[What to produce]:
Your task is to repeat only the lines from the one with "body.Placement = seat" through the one with "bpy.context.scene.collection.objects.link(empty)", exactly as they stand, both ends included.

[Provided data]:

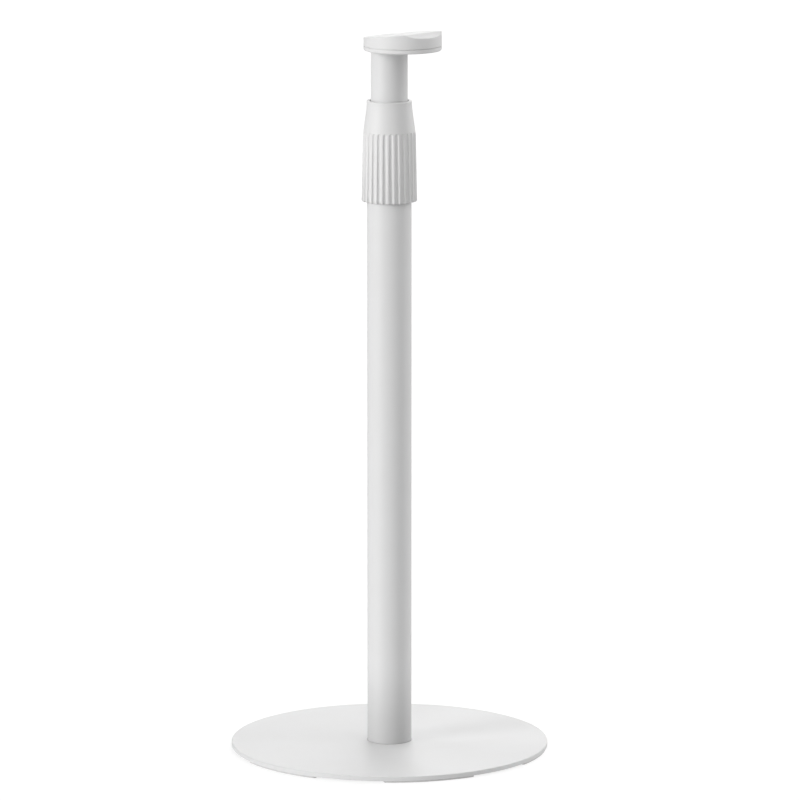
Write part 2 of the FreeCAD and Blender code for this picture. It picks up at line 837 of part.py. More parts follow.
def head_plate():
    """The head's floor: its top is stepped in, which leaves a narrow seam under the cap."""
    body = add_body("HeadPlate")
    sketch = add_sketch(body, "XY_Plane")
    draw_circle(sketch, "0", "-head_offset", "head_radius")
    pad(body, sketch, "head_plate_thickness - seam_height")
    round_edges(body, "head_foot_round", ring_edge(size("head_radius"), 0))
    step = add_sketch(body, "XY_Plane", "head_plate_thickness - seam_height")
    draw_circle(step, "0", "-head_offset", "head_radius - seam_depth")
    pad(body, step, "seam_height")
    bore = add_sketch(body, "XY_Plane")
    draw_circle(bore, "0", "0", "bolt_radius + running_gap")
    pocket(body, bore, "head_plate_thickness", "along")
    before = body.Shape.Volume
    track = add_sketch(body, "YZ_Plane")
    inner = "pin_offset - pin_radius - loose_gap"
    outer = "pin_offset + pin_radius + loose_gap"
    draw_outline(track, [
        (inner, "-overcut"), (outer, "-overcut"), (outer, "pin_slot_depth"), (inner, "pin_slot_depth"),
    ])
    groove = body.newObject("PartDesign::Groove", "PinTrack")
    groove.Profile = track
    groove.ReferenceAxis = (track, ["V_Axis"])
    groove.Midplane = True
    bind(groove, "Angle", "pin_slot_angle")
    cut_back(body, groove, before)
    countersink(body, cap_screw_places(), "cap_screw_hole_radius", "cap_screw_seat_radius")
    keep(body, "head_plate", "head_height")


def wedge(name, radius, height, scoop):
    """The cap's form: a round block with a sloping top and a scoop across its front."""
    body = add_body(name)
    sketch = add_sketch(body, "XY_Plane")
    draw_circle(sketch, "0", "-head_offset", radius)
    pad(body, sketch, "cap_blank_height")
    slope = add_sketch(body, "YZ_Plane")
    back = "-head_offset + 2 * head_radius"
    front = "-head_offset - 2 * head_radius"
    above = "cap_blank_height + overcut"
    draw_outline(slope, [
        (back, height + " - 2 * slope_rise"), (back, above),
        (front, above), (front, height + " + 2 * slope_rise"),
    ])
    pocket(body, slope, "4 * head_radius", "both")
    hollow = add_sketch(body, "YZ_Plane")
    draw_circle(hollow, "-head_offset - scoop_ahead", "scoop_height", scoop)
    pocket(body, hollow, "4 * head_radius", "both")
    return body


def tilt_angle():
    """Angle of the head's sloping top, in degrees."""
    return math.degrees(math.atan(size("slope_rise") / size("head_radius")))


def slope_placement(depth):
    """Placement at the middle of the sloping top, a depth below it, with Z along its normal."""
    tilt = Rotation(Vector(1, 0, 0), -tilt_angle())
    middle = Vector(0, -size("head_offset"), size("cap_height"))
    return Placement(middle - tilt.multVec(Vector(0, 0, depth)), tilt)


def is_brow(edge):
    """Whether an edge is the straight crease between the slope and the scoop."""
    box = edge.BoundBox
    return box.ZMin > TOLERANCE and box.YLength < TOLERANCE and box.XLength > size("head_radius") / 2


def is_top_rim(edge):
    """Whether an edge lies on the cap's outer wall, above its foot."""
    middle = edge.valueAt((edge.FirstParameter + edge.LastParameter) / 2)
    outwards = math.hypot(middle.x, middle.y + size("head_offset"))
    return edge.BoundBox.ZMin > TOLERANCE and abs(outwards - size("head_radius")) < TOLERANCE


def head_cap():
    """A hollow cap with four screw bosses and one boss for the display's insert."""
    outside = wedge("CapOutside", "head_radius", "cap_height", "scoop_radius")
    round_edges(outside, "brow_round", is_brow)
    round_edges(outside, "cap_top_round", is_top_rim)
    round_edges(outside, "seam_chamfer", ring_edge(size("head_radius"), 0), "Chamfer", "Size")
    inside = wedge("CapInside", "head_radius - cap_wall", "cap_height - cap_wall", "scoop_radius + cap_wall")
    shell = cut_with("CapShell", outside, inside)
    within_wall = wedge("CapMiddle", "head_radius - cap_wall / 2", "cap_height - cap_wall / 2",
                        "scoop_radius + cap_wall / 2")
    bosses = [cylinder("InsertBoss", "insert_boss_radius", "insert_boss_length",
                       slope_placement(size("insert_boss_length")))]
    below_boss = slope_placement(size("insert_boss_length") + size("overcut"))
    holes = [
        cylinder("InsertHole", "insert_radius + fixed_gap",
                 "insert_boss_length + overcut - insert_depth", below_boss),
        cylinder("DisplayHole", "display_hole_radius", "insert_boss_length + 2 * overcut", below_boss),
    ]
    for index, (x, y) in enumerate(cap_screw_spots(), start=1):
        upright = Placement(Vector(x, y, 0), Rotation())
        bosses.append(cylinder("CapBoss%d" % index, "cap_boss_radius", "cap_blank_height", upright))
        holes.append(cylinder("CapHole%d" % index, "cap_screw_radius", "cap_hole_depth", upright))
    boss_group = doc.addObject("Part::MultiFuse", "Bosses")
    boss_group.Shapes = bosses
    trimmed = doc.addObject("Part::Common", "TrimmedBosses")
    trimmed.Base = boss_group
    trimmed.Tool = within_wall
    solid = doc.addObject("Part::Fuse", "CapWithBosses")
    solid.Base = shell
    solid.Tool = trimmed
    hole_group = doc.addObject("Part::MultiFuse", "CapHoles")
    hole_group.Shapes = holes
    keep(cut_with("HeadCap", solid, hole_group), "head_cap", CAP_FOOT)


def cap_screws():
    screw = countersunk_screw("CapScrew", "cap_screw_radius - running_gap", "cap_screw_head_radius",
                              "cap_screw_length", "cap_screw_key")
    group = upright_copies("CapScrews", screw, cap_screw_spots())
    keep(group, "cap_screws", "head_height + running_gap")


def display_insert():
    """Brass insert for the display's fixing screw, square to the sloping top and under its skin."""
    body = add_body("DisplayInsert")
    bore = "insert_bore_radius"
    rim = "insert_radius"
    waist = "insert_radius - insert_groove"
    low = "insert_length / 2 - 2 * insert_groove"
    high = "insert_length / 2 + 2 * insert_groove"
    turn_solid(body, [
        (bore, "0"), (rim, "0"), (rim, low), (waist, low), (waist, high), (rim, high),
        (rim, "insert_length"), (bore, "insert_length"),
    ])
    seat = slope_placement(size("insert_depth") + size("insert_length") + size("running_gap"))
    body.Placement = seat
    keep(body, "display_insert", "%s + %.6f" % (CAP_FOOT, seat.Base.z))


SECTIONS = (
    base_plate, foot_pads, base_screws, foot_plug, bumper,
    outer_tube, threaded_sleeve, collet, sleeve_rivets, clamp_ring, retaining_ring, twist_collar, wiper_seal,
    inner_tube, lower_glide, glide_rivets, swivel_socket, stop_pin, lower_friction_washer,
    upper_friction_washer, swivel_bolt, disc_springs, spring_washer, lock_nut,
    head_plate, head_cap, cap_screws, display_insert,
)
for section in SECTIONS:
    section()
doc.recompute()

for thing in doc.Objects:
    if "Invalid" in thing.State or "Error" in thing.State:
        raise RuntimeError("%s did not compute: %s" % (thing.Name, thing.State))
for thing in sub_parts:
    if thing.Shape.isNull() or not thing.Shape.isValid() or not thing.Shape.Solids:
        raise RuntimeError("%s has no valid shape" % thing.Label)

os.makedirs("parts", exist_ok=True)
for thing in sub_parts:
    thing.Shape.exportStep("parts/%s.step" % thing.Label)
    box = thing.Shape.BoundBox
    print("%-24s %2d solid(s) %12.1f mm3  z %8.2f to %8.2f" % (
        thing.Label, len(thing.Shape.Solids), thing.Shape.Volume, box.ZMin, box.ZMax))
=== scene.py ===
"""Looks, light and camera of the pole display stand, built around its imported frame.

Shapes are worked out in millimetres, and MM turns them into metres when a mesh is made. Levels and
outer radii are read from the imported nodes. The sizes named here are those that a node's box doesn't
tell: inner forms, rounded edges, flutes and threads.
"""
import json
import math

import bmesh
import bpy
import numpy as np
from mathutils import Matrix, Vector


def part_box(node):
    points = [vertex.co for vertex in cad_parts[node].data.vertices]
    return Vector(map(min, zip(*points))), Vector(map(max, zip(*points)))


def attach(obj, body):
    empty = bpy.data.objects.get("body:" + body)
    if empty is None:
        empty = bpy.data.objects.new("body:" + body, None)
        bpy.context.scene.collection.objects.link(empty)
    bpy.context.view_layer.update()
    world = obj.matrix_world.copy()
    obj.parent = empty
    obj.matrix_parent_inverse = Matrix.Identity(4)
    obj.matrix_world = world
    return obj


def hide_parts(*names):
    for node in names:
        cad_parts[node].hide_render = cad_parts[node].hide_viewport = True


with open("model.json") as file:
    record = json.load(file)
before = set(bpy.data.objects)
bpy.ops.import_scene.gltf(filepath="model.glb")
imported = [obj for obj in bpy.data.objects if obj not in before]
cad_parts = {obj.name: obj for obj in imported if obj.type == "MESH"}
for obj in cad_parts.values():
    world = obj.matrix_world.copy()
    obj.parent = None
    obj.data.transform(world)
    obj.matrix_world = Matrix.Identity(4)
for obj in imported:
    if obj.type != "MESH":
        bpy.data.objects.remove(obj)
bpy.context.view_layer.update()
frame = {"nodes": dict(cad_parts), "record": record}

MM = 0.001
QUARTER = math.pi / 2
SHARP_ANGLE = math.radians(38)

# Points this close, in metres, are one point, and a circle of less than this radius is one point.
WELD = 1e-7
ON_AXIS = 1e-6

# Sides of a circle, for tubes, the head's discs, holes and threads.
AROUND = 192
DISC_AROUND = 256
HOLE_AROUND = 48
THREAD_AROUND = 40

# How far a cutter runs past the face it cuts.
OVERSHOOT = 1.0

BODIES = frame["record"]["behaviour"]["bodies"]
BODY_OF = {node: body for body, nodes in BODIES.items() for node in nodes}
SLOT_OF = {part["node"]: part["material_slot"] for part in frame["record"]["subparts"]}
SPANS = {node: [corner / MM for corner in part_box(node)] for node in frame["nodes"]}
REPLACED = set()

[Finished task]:
    body.Placement = seat
    keep(body, "display_insert", "%s + %.6f" % (CAP_FOOT, seat.Base.z))


SECTIONS = (
    base_plate, foot_pads, base_screws, foot_plug, bumper,
    outer_tube, threaded_sleeve, collet, sleeve_rivets, clamp_ring, retaining_ring, twist_collar, wiper_seal,
    inner_tube, lower_glide, glide_rivets, swivel_socket, stop_pin, lower_friction_washer,
    upper_friction_washer, swivel_bolt, disc_springs, spring_washer, lock_nut,
    head_plate, head_cap, cap_screws, display_insert,
)
for section in SECTIONS:
    section()
doc.recompute()

for thing in doc.Objects:
    if "Invalid" in thing.State or "Error" in thing.State:
        raise RuntimeError("%s did not compute: %s" % (thing.Name, thing.State))
for thing in sub_parts:
    if thing.Shape.isNull() or not thing.Shape.isValid() or not thing.Shape.Solids:
        raise RuntimeError("%s has no valid shape" % thing.Label)

os.makedirs("parts", exist_ok=True)
for thing in sub_parts:
    thing.Shape.exportStep("parts/%s.step" % thing.Label)
    box = thing.Shape.BoundBox
    print("%-24s %2d solid(s) %12.1f mm3  z %8.2f to %8.2f" % (
        thing.Label, len(thing.Shape.Solids), thing.Shape.Volume, box.ZMin, box.ZMax))
=== scene.py ===
"""Looks, light and camera of the pole display stand, built around its imported frame.

Shapes are worked out in millimetres, and MM turns them into metres when a mesh is made. Levels and
outer radii are read from the imported nodes. The sizes named here are those that a node's box doesn't
tell: inner forms, rounded edges, flutes and threads.
"""
import json
import math

import bmesh
import bpy
import numpy as np
from mathutils import Matrix, Vector


def part_box(node):
    points = [vertex.co for vertex in cad_parts[node].data.vertices]
    return Vector(map(min, zip(*points))), Vector(map(max, zip(*points)))


def attach(obj, body):
    empty = bpy.data.objects.get("body:" + body)
    if empty is None:
        empty = bpy.data.objects.new("body:" + body, None)
        bpy.context.scene.collection.objects.link(empty)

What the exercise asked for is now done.